The culmination of this ambition is evident in the ostensible contradictions of that recent Wednesday, and further still at the weekly Sunday bluegrass jam, during which the lounge is crammed to capacity with musicians of all ages and skill levels. As the session dissipates and drinks continue to flow, the range of characters in the pub gradually merge toward a cohesive community by the evening’s conclusion.

Photo: The monthly live music schedule at the Bowlers Rest. Credit: Adam Clements

Ben Errington, a musician who co-leads the Sunday session with his band, Sociograss, says he played sparsely attended events at the pub for months before word started to spread in the music community.

“I’m told that the back room was once just used for occasional parties and perhaps a bit of karaoke or sport,” Ben recalls. “Now, there’s music there near every night, and the Bowlers Rest has become Leith’s new social hub for music and one of the most valuable and inclusive community spaces.”

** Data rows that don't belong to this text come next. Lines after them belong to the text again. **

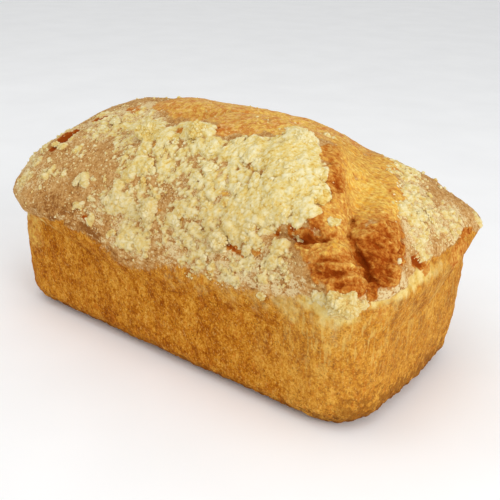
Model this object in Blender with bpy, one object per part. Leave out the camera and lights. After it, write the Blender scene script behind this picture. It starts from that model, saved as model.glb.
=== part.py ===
"""Loaf cake with a cracked crust and crumble topping, baked in a plain loaf tin.

Metres, +Z up. The origin is the middle of the flat base, on the surface the cake
stands on. +X is the end of the loaf with the open crack, -Y is the long side that
carries most of the crumble.

The body is one closed box of quads, laid over the form of the loaf: a flat base, a
rounded bottom edge, the tin's straight wall, the overhanging lip of batter that rose
above the tin, and the crown. Crack, folds, lobes and crumble beds are relief on it.
Small crumbs are fused to the crust. Lumps as large as a berry are pieces of their own.
"""
import math
import random

import bmesh
import bpy
import numpy as np
from mathutils import Matrix, Vector, noise

NAME = "LoafCake"

# ---- the tin's part of the loaf
BASE_HALF_LENGTH = 0.100
BASE_HALF_WIDTH = 0.0490
CORNER_RADIUS = 0.0212         # plan radius of the upright corners
BOTTOM_RADIUS = 0.0122         # rounding of the bottom edge
WALL_FLARE = 0.059             # outward lean of the wall for each metre of height
RIM_HEIGHT = 0.042             # where the tin ended

# ---- the lip of batter over the tin's rim
LIP_OVERHANG = 0.0030
LIP_RISE = 0.0085

# ---- the crown
EDGE_HEIGHT = 0.0105           # rounding between the lip and the crown
EDGE_WIDTH = 0.0200
CENTRE_RISE = 0.004            # base level of the crown over the mean lip level
CROWN_STATIONS = 9             # heights along the length, end to end
CROWN_HEIGHTS = (0.0570, 0.0450, 0.0380, 0.0392, 0.0396, 0.0434, 0.0426, 0.0400, 0.0370)
CROWN_SKEW = 0.062             # the ridge lies a little to the back
CROSS_POWER, CROSS_ROUND = 2.63, 0.873
LONG_POWER, LONG_ROUND = 2.99, 0.740

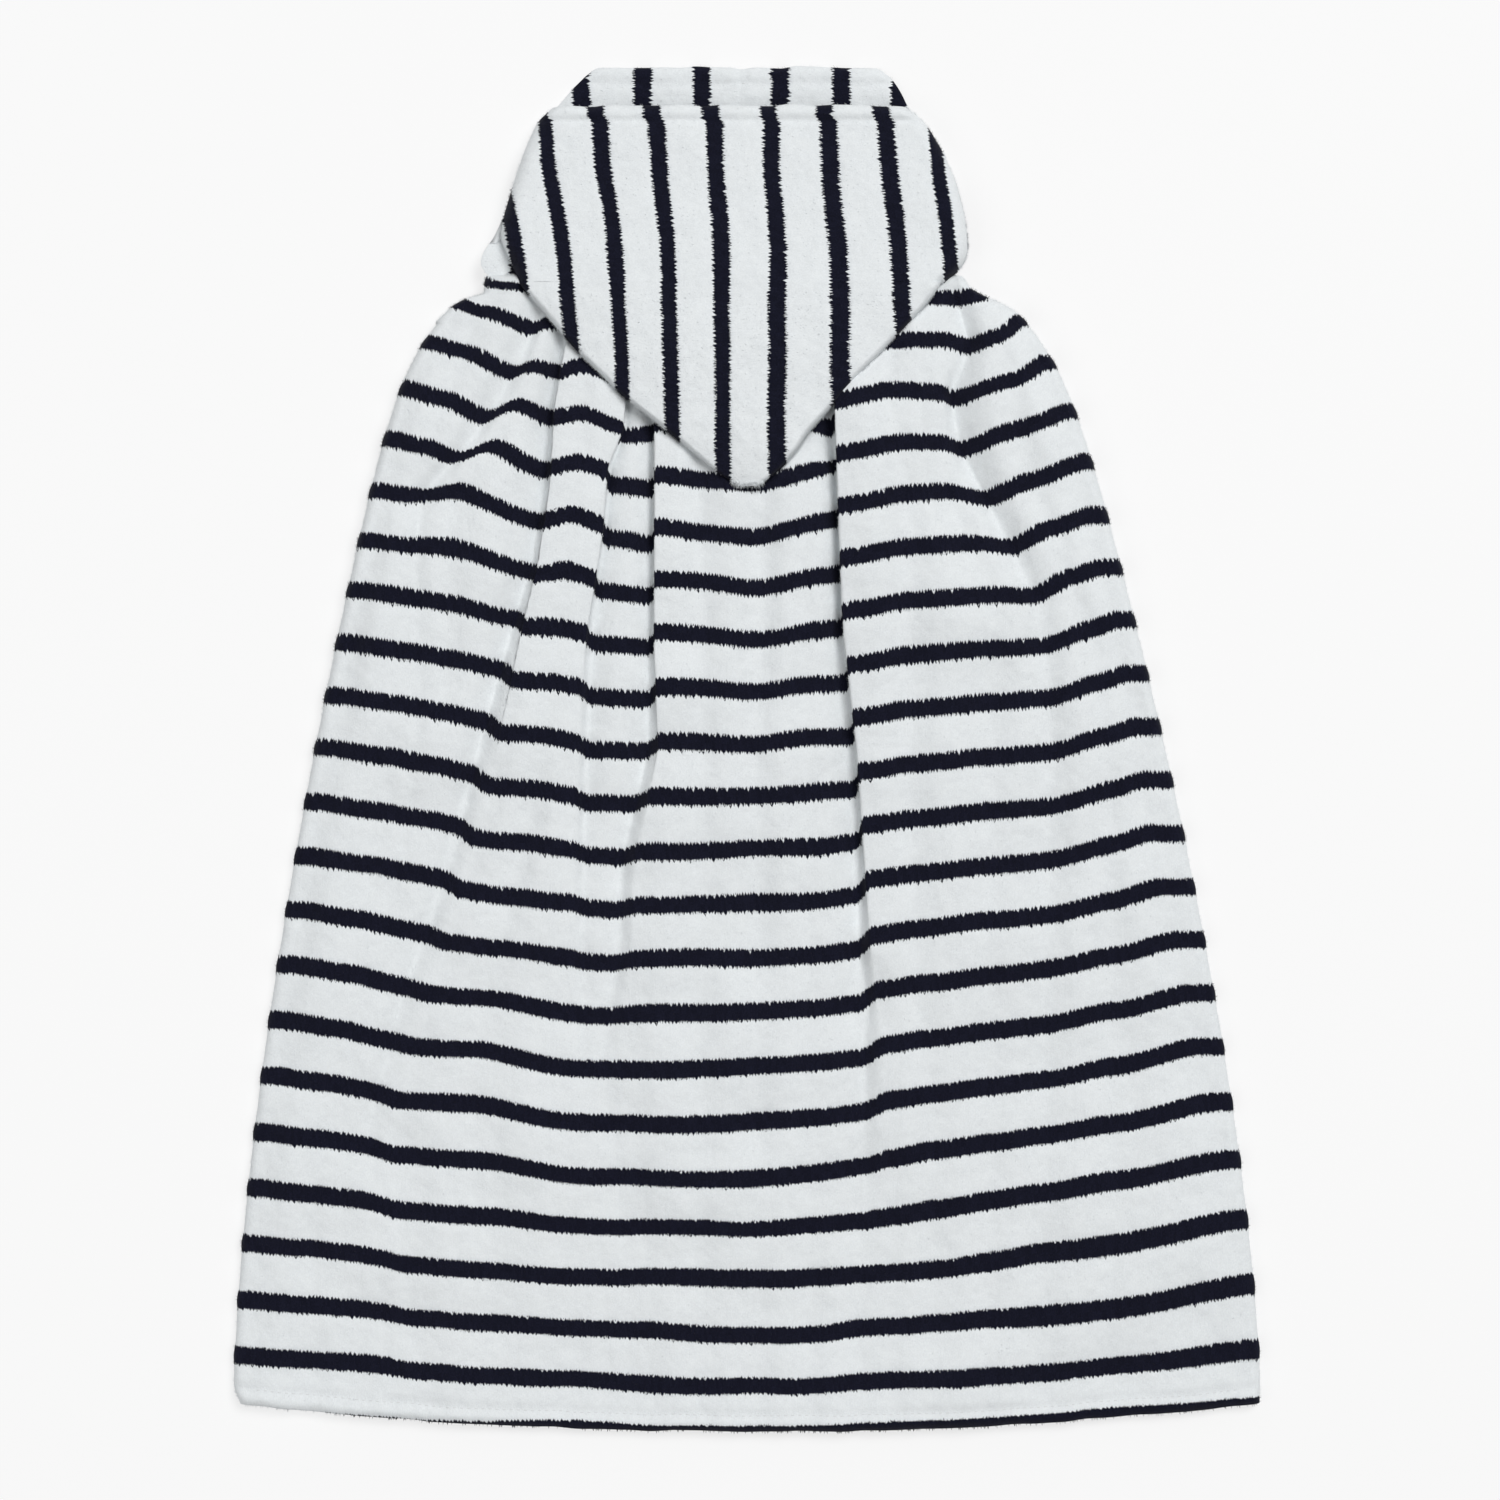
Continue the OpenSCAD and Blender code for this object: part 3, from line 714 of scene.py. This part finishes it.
def overhang(x, y):
    """How far the edges of the folds lean sideways."""
    total = 0.0
    for number, way, reaches in LEANING:
        inside = way * (along_line(y, LINES[number], PLACE) - x)
        lean = bell(inside - 1.0, np.where(inside < 1.0, 1.7, 7.0))
        total = total + way * along_line(y, reaches) * lean
    return total


SETTLING_ROUNDS = 4                      # x depends on y at the sides and y on x at the hem


def rolled_columns(count):
    """Places across a sheet as shares of the way, with a rolled edge at both sides."""
    turn = np.concatenate([rolled(0), np.full(count, math.pi / 2), rolled(0)[::-1]])
    flat = np.concatenate([np.zeros(ARC), np.linspace(0, 1, count), np.ones(ARC)])
    return turn, flat


def make_back():
    """The back of the body cloth, with its gathers and folds, and its fibres."""
    turn_y, flat_y = body_rows()
    turn_x, flat_x = rolled_columns(380)
    fy, fx = np.meshgrid(flat_y, flat_x, indexing="ij")
    ty, tx = np.meshgrid(turn_y, turn_x, indexing="ij")
    radius = FOLD_RADIUS
    x = (2 * fx - 1) * BODY_HALF
    top_y = NECK_Y + 5 - radius
    for _ in range(SETTLING_ROUNDS):
        bottom = hem_y(x) + radius
        y = bottom + fy * (top_y - bottom) + np.where(fy < 0.5, -1, 1) * radius * np.cos(ty)
        low, high = left_x(y) + radius, right_x(y) - radius
        x = low + fx * (high - low)
        side = np.where(fx < 0.5, -1, 1) * radius * np.cos(tx)
        x = x + side
    top = back_height(x, y)
    middle = gathered_top(y) / 2
    s = np.sin(tx)
    outer_z = middle + (top - middle) * s
    inner_z = middle + (under_height(y) - middle) * s
    centre = (outer_z + inner_z) / 2
    h = np.sin(ty)
    outer = drawn_in(x, y, outer_z, centre, h)
    inner = drawn_in(x - side * 0.8, y, inner_z, centre, h)
    phase = body_phase(x, y) - hem_turn(x, y) / STRIPE_PITCH
    near_side = 1 - smooth(0, 14, np.minimum(x - left_x(y), right_x(y) - x))
    bulge = 0.8 * near_side * bell(from_stripe(phase, STRIPE_PITCH), 4.5)
    outer[..., 0] += np.where(fx < 0.5, -1, 1) * bulge + overhang(x, y)
    back = shell("back_cloth", outer, inner, {"phase": phase, "along": x}, BODY_PLUSH)
    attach(back, "back")
    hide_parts("back_panel", "back_hem")
    fibres = pile("back_pile", outer, phase, x, STRIPE_PITCH, STRIPE_WIDTH, (0, 1, 0), 360000, 101,
                  BODY_PLUSH)
    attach(fibres, "back")
    return back, fibres


FRONT_COLUMNS = 150
FRONT_GAP = 1.0                          # from the middle of the body to each front edge
FRONT_EDGE_RADIUS = 2.0


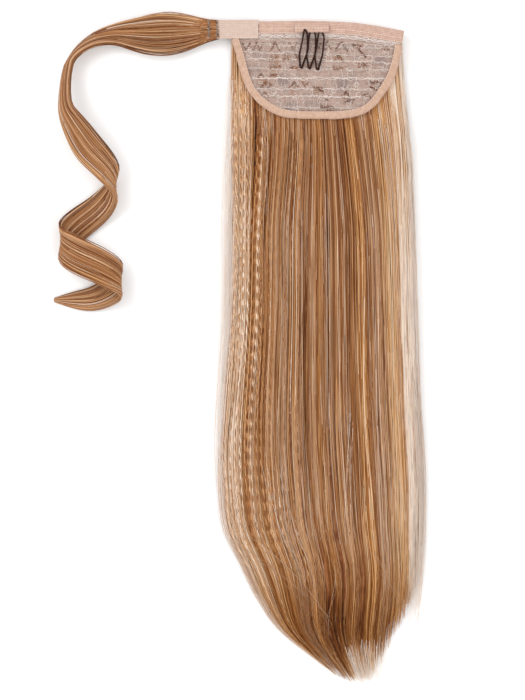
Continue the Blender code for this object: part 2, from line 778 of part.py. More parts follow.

On its signage and social media, the Bowlers frequently emphasises its identity as a “community pub”. 

“I want it to be representative of the people who are here. I don’t want it to be just the people who’ve been coming here for 20 years or 30 years. I want it to be like a little snapshot of Leith in here every night”, Cecely says, defining her understanding of this identity.

“There are a lot of old people in Leith still, and there’s a lot of young people in Leith and there’s hipsters in Leith, there’s working-class people in Leith and we really have that range.”

“It is such an enormous honour, privilege, gift that I got to take over this wee pub,” she reflects. “I have worked really hard to keep the spirit, this beautiful, magical spirit of this place, and to just infuse it with love and gratitude and pride of being part of this amazing community. And I’m so, so grateful.”

The Bowlers Rest is not the only Leith pub that has sought to maintain its old identity. But it is unique in presenting an alternative vision of how community institutions can adjust to gentrification: one in which new faces are incorporated into old traditions before they can displace them.